May 22, 2012 by Jack Sharp in http://channelhopping.onthebox.com
Do you like drama and excitement? No? Okay, good. Do you like excessive preparation and shiny, expensive-looking things? Yes? Then this three part series about Chatsworth House, or as it’s sometimes known, ‘The Real Life Downton Abbey’, won’t disappoint.
On tonight’s episode there’s some intense, high-octane tablecloth ironing action set to a galloping prestigious-sounding musical score that refuses to quit. Viewers are granted backstage access to the Chatsworth flower festival, Florabundance (kind of like Coachella, but with less rock, more flowers), and the Duke and Duchess of Devonshire attend the Chatsworth International Horse Trials. All of these events, of course, are spliced together beautifully with aesthetically pleasing transitional shots, featuring chandeliers and other expensive things, like cutlery, leather bound books and rich mahogany.
It’s enough surely to prompt you into making a little impressed “ooh” noise. That, I imagine, is what defines the main demographic of people that enjoy watching Chatsworth—it’s a programme for people who make little impressed “ooh” noises when watching expensive and historic artefacts being polished for long periods of time. Now, there’s nothing wrong if you do enjoy that, obviously. But if you don’t like that, then you’re probably not going to like Chatsworth. In fact, you’re probably going to switch to another channel within the first five minutes, though you’d perhaps be wrong to do so—unless something genuinely good is on the other side.

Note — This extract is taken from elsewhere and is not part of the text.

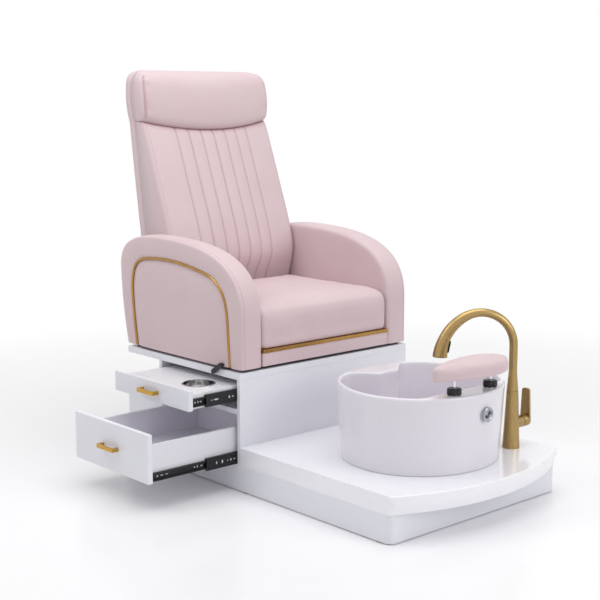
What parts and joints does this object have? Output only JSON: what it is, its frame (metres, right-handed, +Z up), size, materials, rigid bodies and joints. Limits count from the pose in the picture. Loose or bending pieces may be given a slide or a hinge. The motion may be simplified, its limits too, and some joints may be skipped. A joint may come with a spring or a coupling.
{
  "type": "pedicure spa chair",
  "caption": "Salon foot-spa chair: raised plinth with a heart-shaped basin, gooseneck tap and foot pad, and an upholstered reclining seat on a cabinet with a side drawer and tray.",
  "frame": {"origin": "centre of the plinth's footprint, on the floor under the rubber pads", "axes": "+Z up, +Y from the basin to the seat's back, +X to the sitter's left as seen from the front: the side of the tap; the drawer opens towards -X"},
  "size_m": [1.189, 1.5875, 1.412],
  "materials": {
    "white_board": "satin",
    "deck_gloss": "gloss",
    "basin_gloss": "high gloss",
    "rubber_feet": "matt",
    "slide_black": "satin",
    "drawer_board": "matt",
    "tray_white": "satin",
    "gold": "brushed",
    "steel": "brushed",
    "chrome_trim": "polished",
    "grey_plastic": "matt",
    "brass_parts": "plain",
    "black_plastic": "satin",
    "black_board": "satin",
    "black_metal": "satin",
    "plywood": "raw",
    "pink_leather": "soft, smooth grain"
  },
  "bodies": {
    "base": {"plinth": "white_board", "floor_board": "white_board", "front_panel": "white_board", "right_panel": "white_board", "rear_left_panel": "white_board", "back_panel": "white_board", "divider_board": "white_board", "bay_walls": "white_board", "top_plate": "white_board", "deck": "deck_gloss", "basin": "basin_gloss", "rubber_pads": "rubber_feet", "drawer_cabinet_slides": "slide_black", "tray_cabinet_slides": "slide_black", "faucet_body": "gold", "gold_strip": "gold", "arm_piping": "gold", "drain_body": "steel", "drain_knob_seat": "chrome_trim", "rod_sleeves": "chrome_trim", "trap": "grey_plastic", "outlet_pipe": "grey_plastic", "supply_pipes": "brass_parts", "faucet_nut": "brass_parts", "seat_base": "black_board", "seat_frame": "black_metal", "gas_spring": "black_metal", "seat_board": "plywood", "seat_cushion": "pink_leather", "seat_rail": "pink_leather", "arm_left": "pink_leather", "arm_right": "pink_leather"},
    "drawer": {"drawer_inner_slides": "slide_black", "drawer_box": "drawer_board", "drawer_front": "white_board", "drawer_pull": "gold"},
    "drawer_mid": {"drawer_mid_slides": "slide_black"},
    "tray": {"tray_inner_slides": "slide_black", "tray_body": "tray_white", "tray_front": "white_board", "tray_pull": "gold", "steel_cup": "steel"},
    "tray_mid": {"tray_mid_slides": "slide_black"},
    "drain_knob": {"drain_knob": "chrome_trim"},
    "drain_plug": {"drain_plug": "steel"},
    "spout": {"spout": "gold"},
    "spray_head": {"spray_head": "gold"},
    "spray_button": {"spray_button": "black_plastic"},
    "mixer_cartridge": {"mixer_cartridge": "grey_plastic"},
    "mixer_handle": {"mixer_handle": "gold"},
    "footrest": {"footrest_rods": "chrome_trim", "footrest_pad": "pink_leather"},
    "clamp_knob_left": {"clamp_knob_left": "black_plastic"},
    "clamp_knob_right": {"clamp_knob_right": "black_plastic"},
    "backrest": {"back_frame": "black_metal", "back_shell": "pink_leather", "back_cushion": "pink_leather", "headrest": "pink_leather"},
    "gas_rod": {"gas_rod": "chrome_trim"},
    "recline_lever": {"recline_lever": "black_plastic"}
  },
  "joints": [
    {"name": "drawer_slide", "type": "slide", "parent": "base", "child": "drawer", "axis": [-1, 0, 0], "range_m": [-0.363, 0]},
    {"name": "drawer_mid_slide", "type": "slide", "parent": "base", "child": "drawer_mid", "axis": [-1, 0, 0], "range_m": [-0.153, 0.001]},
    {"name": "tray_slide", "type": "slide", "parent": "base", "child": "tray", "axis": [-1, 0, 0], "range_m": [-0.2, 0]},
    {"name": "tray_mid_slide", "type": "slide", "parent": "base", "child": "tray_mid", "axis": [-1, 0, 0], "range_m": [-0.152, 0.001]},
    {"name": "drain_knob_turn", "type": "hinge", "parent": "base", "child": "drain_knob", "pos_m": [0.018, -0.6826, 0.3325], "axis": [0.06, -0.9982, 0], "range_deg": [0, 91]},
    {"name": "drain_plug_lift", "type": "slide", "parent": "base", "child": "drain_plug", "axis": [0, 0, 1], "range_m": [0, 0.008]},
    {"name": "spout_swivel", "type": "hinge", "parent": "base", "child": "spout", "pos_m": [0.287, -0.573, 0.3515], "axis": [0, 0, 1], "range_deg": [-60, 25]},
    {"name": "spray_head_pull", "type": "slide", "parent": "spout", "child": "spray_head", "axis": [-0.2335, 0.176, -0.9563], "range_m": [0, 0.035]},
    {"name": "spray_button_press", "type": "slide", "parent": "spray_head", "child": "spray_button", "axis": [-0.7873, 0.5932, 0.1682], "range_m": [0, 0.0015], "stiffness_N_per_m": 400, "springref_m": -0.0015},
    {"name": "mixer_turn", "type": "hinge", "parent": "base", "child": "mixer_cartridge", "pos_m": [0.287, -0.573, 0.2335], "axis": [1, 0, 0], "range_deg": [-45, 45]},
    {"name": "mixer_tilt", "type": "hinge", "parent": "mixer_cartridge", "child": "mixer_handle", "pos_m": [0.32, -0.573, 0.2335], "axis": [0, 1, 0], "range_deg": [0, 20]},
    {"name": "footrest_slide", "type": "slide", "parent": "base", "child": "footrest", "axis": [0, 0, 1], "range_m": [-0.025, 0.06]},
    {"name": "clamp_left_turn", "type": "hinge", "parent": "base", "child": "clamp_knob_left", "pos_m": [-0.086, -0.642, 0.412], "axis": [0, 0, 1], "range_deg": [-180, 180]},
    {"name": "clamp_right_turn", "type": "hinge", "parent": "base", "child": "clamp_knob_right", "pos_m": [0.086, -0.642, 0.412], "axis": [0, 0, 1], "range_deg": [-180, 180]},
    {"name": "backrest_recline", "type": "hinge", "parent": "base", "child": "backrest", "pos_m": [0, 0.628, 0.52], "axis": [-1, 0, 0], "range_deg": [0, 40]},
    {"name": "gas_rod_slide", "type": "slide", "parent": "base", "child": "gas_rod", "axis": [0, -1, 0], "range_m": [0, 0.0548]},
    {"name": "recline_lever_pull", "type": "hinge", "parent": "base", "child": "recline_lever", "pos_m": [-0.33, 0.113, 0.422], "axis": [1, 0, 0], "range_deg": [0, 25], "stiffness_Nm_per_rad": 0.6, "springref_deg": -17.19}
  ],
  "couplings": [
    {"joint": "drawer_mid_slide", "follows": "drawer_slide", "ratio": 0.41873},
    {"joint": "tray_mid_slide", "follows": "tray_slide", "ratio": 0.755},
    {"joint": "drain_knob_turn", "follows": "drain_plug_lift", "rad_per_m": 196.35},
    {"joint": "gas_rod_slide", "follows": "backrest_recline", "m_per_rad": 0.078385}
  ]
}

As it happens, the programme does have its moments, and these come mostly from the people who work at Chatsworth House—the maids, the cleaners, the mahogany polishers, the tea towel folders, etc. For example, the tablecloth ironing scene sounds more boring than it is to watch. The two ladies that have been asked to iron an incredibly large dining tablecloth bring a lot of humour to the episode. They’re kind of like the middle age, female equivalent of Abbot and Costello.
As you can imagine, they try their best, but ultimately do a terrible job. When silverware is laid out on top of the table for an event happening later that evening, it looks even worse.

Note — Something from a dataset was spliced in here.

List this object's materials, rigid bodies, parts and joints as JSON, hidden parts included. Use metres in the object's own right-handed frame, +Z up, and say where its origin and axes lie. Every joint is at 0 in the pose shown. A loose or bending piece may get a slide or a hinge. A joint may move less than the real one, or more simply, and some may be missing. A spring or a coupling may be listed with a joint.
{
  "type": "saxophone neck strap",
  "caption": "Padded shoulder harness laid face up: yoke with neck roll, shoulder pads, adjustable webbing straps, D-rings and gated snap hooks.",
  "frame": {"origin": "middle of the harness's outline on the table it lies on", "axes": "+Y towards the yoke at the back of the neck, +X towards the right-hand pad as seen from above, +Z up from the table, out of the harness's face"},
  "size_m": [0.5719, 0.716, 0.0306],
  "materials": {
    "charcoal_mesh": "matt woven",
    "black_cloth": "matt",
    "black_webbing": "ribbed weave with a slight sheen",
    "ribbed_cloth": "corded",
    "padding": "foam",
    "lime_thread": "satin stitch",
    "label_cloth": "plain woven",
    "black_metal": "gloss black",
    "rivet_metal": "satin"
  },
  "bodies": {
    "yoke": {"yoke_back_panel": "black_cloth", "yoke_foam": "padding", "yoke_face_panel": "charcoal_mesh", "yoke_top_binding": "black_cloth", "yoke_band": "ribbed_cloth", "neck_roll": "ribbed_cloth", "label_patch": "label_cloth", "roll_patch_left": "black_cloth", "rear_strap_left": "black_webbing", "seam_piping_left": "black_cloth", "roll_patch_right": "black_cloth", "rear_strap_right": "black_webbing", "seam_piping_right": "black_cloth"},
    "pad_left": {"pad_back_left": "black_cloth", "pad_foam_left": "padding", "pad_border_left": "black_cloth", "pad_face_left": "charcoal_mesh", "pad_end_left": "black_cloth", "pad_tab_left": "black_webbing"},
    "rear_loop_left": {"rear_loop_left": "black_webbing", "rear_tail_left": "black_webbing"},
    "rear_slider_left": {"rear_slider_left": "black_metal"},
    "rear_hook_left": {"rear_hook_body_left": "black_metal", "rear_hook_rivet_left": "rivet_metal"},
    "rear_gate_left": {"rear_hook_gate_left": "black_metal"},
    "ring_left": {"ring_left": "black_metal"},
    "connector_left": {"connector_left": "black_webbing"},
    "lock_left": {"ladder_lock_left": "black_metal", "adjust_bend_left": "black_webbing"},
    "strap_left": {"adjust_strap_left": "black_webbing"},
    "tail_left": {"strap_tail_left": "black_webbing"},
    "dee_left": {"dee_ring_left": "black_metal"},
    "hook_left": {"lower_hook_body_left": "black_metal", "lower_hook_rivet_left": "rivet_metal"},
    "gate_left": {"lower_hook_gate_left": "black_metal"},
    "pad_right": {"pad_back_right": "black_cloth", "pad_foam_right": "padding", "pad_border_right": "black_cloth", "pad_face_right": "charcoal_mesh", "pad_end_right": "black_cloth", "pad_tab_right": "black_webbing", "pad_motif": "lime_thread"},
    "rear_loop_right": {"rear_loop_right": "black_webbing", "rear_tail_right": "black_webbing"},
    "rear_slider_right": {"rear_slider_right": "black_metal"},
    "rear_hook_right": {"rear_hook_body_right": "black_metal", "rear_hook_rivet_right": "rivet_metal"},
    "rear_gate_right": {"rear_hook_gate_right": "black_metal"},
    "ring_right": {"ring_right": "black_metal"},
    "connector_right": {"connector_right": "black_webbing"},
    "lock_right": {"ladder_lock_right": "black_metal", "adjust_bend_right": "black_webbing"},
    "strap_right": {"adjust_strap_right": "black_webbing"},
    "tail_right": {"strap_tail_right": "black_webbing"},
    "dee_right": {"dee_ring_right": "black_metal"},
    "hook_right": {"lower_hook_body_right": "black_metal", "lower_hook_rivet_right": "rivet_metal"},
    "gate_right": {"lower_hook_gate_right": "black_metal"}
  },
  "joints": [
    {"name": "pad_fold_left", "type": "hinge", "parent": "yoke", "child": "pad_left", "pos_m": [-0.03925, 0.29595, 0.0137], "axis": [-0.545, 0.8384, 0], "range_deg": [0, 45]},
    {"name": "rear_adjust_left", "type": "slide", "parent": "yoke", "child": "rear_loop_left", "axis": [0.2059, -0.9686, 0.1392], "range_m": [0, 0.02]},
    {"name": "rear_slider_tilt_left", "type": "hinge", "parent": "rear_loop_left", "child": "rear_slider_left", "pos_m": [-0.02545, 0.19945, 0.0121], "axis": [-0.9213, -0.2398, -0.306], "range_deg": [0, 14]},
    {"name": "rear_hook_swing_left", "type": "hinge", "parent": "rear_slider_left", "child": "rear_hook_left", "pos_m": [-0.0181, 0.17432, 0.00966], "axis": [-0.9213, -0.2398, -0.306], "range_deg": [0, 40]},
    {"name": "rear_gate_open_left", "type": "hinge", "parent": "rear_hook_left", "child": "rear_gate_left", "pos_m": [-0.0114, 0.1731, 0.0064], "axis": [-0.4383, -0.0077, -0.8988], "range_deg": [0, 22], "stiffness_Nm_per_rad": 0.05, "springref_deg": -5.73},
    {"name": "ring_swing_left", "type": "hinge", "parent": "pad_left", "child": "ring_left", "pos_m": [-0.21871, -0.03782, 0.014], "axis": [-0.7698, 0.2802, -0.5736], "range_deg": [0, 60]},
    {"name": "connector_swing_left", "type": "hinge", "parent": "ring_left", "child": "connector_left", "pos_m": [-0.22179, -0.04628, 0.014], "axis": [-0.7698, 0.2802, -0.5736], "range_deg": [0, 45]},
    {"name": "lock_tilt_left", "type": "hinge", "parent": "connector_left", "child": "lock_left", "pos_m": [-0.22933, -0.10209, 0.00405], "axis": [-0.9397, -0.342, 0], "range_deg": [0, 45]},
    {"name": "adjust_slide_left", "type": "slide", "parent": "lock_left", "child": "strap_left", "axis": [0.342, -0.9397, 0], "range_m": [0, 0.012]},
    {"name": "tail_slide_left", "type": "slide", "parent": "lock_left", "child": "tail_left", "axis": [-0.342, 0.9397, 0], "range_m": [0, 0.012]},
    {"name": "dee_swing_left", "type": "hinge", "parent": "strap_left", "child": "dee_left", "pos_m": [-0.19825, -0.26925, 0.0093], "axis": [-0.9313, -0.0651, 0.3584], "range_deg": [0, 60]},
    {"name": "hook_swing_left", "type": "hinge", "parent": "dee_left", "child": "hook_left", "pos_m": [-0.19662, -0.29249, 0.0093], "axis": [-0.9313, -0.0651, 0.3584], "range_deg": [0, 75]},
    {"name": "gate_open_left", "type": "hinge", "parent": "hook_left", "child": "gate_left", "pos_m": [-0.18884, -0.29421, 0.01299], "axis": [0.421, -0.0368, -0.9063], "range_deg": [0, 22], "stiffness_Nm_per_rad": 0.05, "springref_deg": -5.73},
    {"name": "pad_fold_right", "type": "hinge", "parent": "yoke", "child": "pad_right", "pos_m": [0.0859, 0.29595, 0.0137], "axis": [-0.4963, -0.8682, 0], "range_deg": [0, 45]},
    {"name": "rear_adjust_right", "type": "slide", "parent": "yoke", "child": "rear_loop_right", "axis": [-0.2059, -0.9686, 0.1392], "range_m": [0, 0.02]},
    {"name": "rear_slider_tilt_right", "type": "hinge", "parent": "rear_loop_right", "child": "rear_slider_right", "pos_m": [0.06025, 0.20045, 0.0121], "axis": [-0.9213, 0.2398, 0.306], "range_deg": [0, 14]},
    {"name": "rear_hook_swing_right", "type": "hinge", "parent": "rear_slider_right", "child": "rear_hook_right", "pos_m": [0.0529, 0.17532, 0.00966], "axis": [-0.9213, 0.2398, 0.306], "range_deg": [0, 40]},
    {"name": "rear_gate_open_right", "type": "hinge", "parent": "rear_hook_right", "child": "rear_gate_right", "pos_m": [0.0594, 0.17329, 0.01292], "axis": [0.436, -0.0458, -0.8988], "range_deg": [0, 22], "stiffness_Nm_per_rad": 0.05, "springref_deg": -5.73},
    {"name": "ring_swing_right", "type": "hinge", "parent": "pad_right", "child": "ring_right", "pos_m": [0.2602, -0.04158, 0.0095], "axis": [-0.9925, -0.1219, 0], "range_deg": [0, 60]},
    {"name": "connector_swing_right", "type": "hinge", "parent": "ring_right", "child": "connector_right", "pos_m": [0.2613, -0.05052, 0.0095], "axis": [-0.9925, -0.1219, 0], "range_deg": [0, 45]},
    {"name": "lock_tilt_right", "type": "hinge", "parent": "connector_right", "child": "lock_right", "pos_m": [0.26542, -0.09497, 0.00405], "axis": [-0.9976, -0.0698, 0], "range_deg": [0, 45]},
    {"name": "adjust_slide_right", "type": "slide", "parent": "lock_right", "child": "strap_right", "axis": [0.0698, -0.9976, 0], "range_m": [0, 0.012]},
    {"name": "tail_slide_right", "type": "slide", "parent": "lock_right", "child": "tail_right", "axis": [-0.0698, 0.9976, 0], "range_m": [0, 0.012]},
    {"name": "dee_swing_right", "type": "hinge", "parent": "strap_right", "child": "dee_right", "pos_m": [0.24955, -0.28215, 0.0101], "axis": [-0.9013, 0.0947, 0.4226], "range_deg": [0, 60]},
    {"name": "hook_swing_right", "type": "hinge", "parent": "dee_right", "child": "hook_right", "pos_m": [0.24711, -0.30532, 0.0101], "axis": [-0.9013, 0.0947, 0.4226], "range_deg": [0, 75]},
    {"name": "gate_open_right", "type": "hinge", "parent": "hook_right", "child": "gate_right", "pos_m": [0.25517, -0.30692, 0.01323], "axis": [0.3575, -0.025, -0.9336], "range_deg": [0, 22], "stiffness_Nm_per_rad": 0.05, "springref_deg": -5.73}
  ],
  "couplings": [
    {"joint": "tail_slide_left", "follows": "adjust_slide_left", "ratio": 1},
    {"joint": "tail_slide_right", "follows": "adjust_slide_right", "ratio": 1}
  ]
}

“I think it detracts from the silverware,” comments one lady. “It would be better if it had been ironed.”
“I think no cloth at all would have been better,” says another.

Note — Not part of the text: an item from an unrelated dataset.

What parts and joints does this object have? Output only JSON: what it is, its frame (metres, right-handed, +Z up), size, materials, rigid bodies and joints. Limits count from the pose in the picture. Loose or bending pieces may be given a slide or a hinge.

The comments left me pondering what is indeed best: a more thoroughly ironed tablecloth or no cloth at all. Then I realise that Chatsworth has done this to me. An hour of television about a big house, horses, statue polishing and ironing has turned me into somebody who seriously considers whether a more thoroughly ironed tablecloth is better than no cloth at all.
Perhaps some viewers will find the Chatsworth International Horse Trials a bit more thrilling than the tablecloth bit. There are at least a few clips of horses jumping over big things, which is cool for a minute. Mostly, however, it’s preparation—lots of preparation. We see the Dutchess preparing. The Duke preparing. Staff preparing the trials. And so on.
Unfortunately, despite it’s occasional charms, it is difficult for me to recommend Chatsworth. It’s not so much a series that you choose to watch, but one that you end up watching and then surprise yourself by watching it all the way through. That is, unless you’re genuinely really interested in big houses, horses, statue polishing, ironing and tea towel folding. Then you’ll love it, I’m sure.